Now multiply both sides by the complex conjugate of ##(2-i)##.

You will need to be able to divide both sides by ##5## to arrive at the answer..

 

[Callmelucky]

That seems odd. You didn't show the complete problem as it appears in the book -- were you supposed to solve for z and w, or was it something simpler, like saying that there is a solution vs. saying that there is no solution?

No, it says: solve systems of equations. And then 3 problems and that is it.

 

[Callmelucky]

This works (although you can't replace both z and w with a + bi -- you need to replace w with a different complex number), but it entails knowing how to solve a system of four equations in four unknowns.

I think this was expected to be done. Because I have already seen how it was supposed to be done just couldn't remember

 

[Mark44]

I think this was expected to be done. Because I have already seen how it was supposed to be done just couldn't remember

Yeah, if you write the system as an augmented matrix -- 4 rows and 5 columns, and do reduced row-echelon reduction, the solution comes out pretty easily.

 

[pbuk]

Take the result @pasmith gave in Post#7, shown below.

Now multiply both sides by the complex conjugate of ##(2-i)##.

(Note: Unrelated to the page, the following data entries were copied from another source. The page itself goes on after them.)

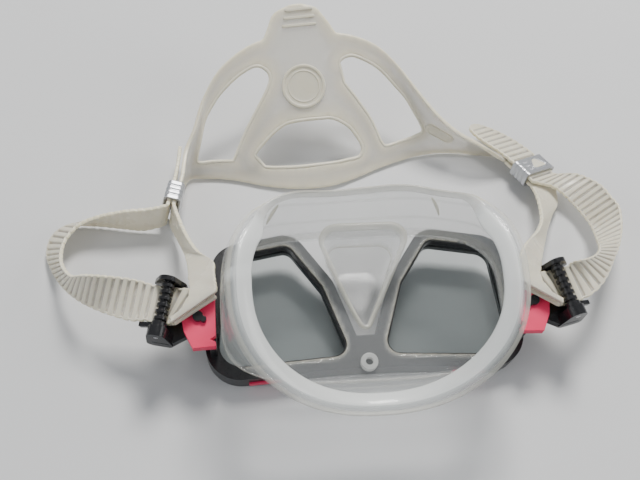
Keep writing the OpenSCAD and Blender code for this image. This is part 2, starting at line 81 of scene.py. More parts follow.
# Catmull-Rom curve through the rows of p, n steps from each to the next
def throughPoints(p, n):
    p = np.asarray(p, float)
    k = np.arange(len(p) - 1)
    a, b, c, d = p[np.maximum(k - 1, 0)], p[k], p[k + 1], p[np.minimum(k + 2, len(p) - 1)]
    t = (np.arange(n) / n).reshape((1, n) + (1,) * (p.ndim - 1))
    a, b, c, d = (q[:, None] for q in (a, b, c, d))
    q = 0.5 * (2 * b + (c - a) * t + (2 * a - 5 * b + 4 * c - d) * t**2 + (3 * b - a - 3 * c + d) * t**3)
    return np.concatenate([q.reshape((-1,) + p.shape[1:]), p[-1:]])


# Outline stretched round circles (x, y, r) listed anticlockwise: the hull's support points, evenly
# spaced
def stretched(circles, grow=0.0, n=160):
    c = np.asarray(circles, float)
    t = np.linspace(0, 2 * np.pi, 1440, endpoint=False)
    d = np.stack([np.cos(t), np.sin(t)], -1)
    best = np.argmax(d @ c[:, :2].T + c[:, 2], 1)
    p = c[best, :2] + d * (c[best, 2:3] + grow)
    closed = np.vstack([p, p[:1]])
    run = np.concatenate([[0], np.cumsum(np.linalg.norm(np.diff(closed, axis=0), axis=1))])
    s = np.linspace(0, run[-1], n, endpoint=False)
    return np.stack([np.interp(s, run, closed[:, i]) for i in (0, 1)], -1)


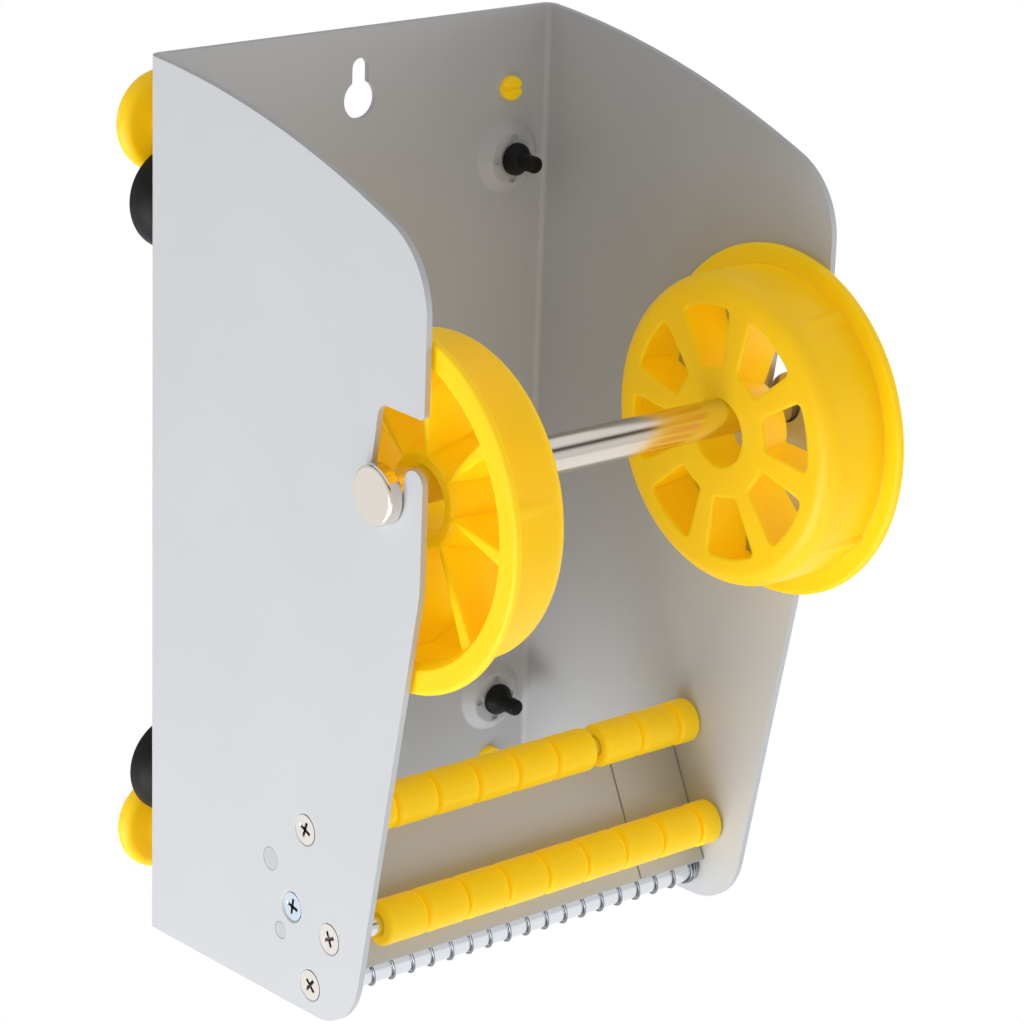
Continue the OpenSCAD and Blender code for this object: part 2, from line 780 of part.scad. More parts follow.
// Rubber cup: tail and knob inside the housing, neck through the hole, bowl behind
module suction_cup(side, z) {
    lip_r = cup_diameter / 2;
    seat_y = -boss_height;
    front_y = -sheet - boss_height;
    neck_r = neck_hole / 2 - 2 * fit;
    bowl_r = boss_top_diameter / 2 - sheet;
    knob_r = knob_diameter / 2;
    tail_r = tail_diameter / 2;
    knob_end = front_y - seat_gap - knob_length;
    tail_end = knob_end - tail_length;
    color("dimgray") from_lower_edge() turned_back(side * fixing_offset, z) polygon(concat(
        [[0, tail_end]],
        arc([tail_r - 1, tail_end + 1], 1, -90, 0, 4),
        [[tail_r, knob_end + 0.6], [knob_r * 0.7, knob_end + 1.2], [knob_r, knob_end + 3],
         [knob_r, front_y - seat_gap - 0.6], [knob_r - 0.6, front_y - seat_gap],
         [neck_r, front_y - seat_gap],
         [neck_r, seat_y + seat_gap], [bowl_r, seat_y + seat_gap], [bowl_r, -0.4]],
        [for (i = [1:8]) let (t = i / 8)
            [bowl_r + (lip_r - bowl_r) * sin(90 * t),
             -0.4 + (cup_depth - 1) * (1 - cos(90 * t)) + 0.4 * t]],
        [[lip_r, cup_depth], [lip_r - cup_wall, cup_depth]],
        [for (i = [6:-1:0]) let (t = i / 6)
            [(lip_r - cup_wall) * sin(90 * t), 2.2 + (cup_depth - 3) * (1 - cos(90 * t))]]));
}

module cup_upper_left() {
    suction_cup(-1, housing_height - cup_inset);
}

module cup_upper_right() {
    suction_cup(1, housing_height - cup_inset);
}

module cup_lower_left() {
    suction_cup(-1, cup_inset);
}

module cup_lower_right() {
    suction_cup(1, cup_inset);
}

// Moulded foot: a disc with a full round rim on a slotted stud
module screw_foot(side, z) {
    r = foot_diameter / 2;
    rim = foot_thickness / 2;
    stud_r = stud_diameter / 2;
    stud_end = -sheet - stud_proud;
    color("gold") from_lower_edge() difference() {
        turned_back(side * fixing_offset, z) polygon(concat(
            [[0, stud_end], [stud_r - 0.4, stud_end], [stud_r, stud_end + 0.4], [stud_r, foot_standoff - 2],
             [stud_r + 1.5, foot_standoff - 1.5], [stud_r + 1.5, foot_standoff]],
            arc([r - rim, foot_standoff + rim], rim, -90, 90, 12),
            [[0, foot_standoff + foot_thickness]]));
        translate([side * fixing_offset - stud_diameter, stud_end - through, z - stud_slot / 2])
            cube([2 * stud_diameter, through + 1.2, stud_slot]);
    }
}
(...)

Yes that is one easy way without needing complex division - ISTR that multiplying by a complex conjugate was a common tool in solving exam questions at this stage.

It is also easy to solve by setting ## z = a + ib, w = c + id ## and solving for the real and imaginary parts separately: you should get to e.g. ## 2a + b = 1, 2b - a = 7 ## quickly and it is trivial from there.